Therein lies the contradiction that makes a faithful and ethical adaptation of Lolita (1955) and future abuse stories impossible.

“How to portray Humbert and Hanna’s perversity, sexualization, and graphic abuse of Dolores and Violetta without compromising the mental health, image, and dignity of a child?”

In the case of Sue Lyon’s Dolores Haze, the filmmakers wanted to market the young actress as the sexualized object that Lolita is portrayed as in the movie and to make Lyon indistinguishable from her character, says The Teen Mag. The press’ distortion of the character of Dolores Haze and Sue Lyon watered down the message of the movie. The Teen Mag even reports some critics calling Lyon a “deceitful child-woman” and saying that “Humbert’s desire for her comes off as ordinary.” 

“My destruction as a person dates from that movie. Lolita exposed me to temptations no girl of that age should undergo,” later said Sue Lyon.

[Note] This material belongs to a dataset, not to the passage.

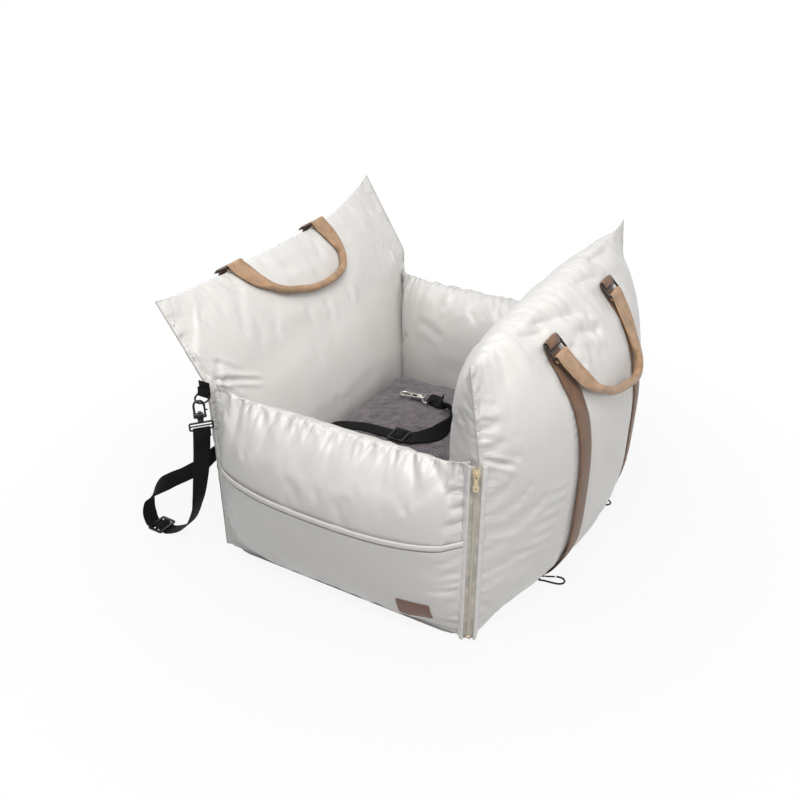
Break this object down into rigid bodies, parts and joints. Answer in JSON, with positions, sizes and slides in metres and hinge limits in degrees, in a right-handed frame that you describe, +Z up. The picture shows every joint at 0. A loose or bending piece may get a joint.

Though Dominique Swain didn’t express similar sentiments regarding her experience with the character of Lolita, Andrian Lyne’s publicly stated perception of his movie as a love story taints the 1997 adaptation’s making and reception.

My Little Princess (2011) and all Lolita (1955) adaptations have failed to assure a safe environment in the process of bringing awareness to infantile sexualization. Certain stories don’t belong on a screen because the physical projection of sexuality on a child is enough to endanger them and their image. Remember, children cannot consent, even for playing pretend.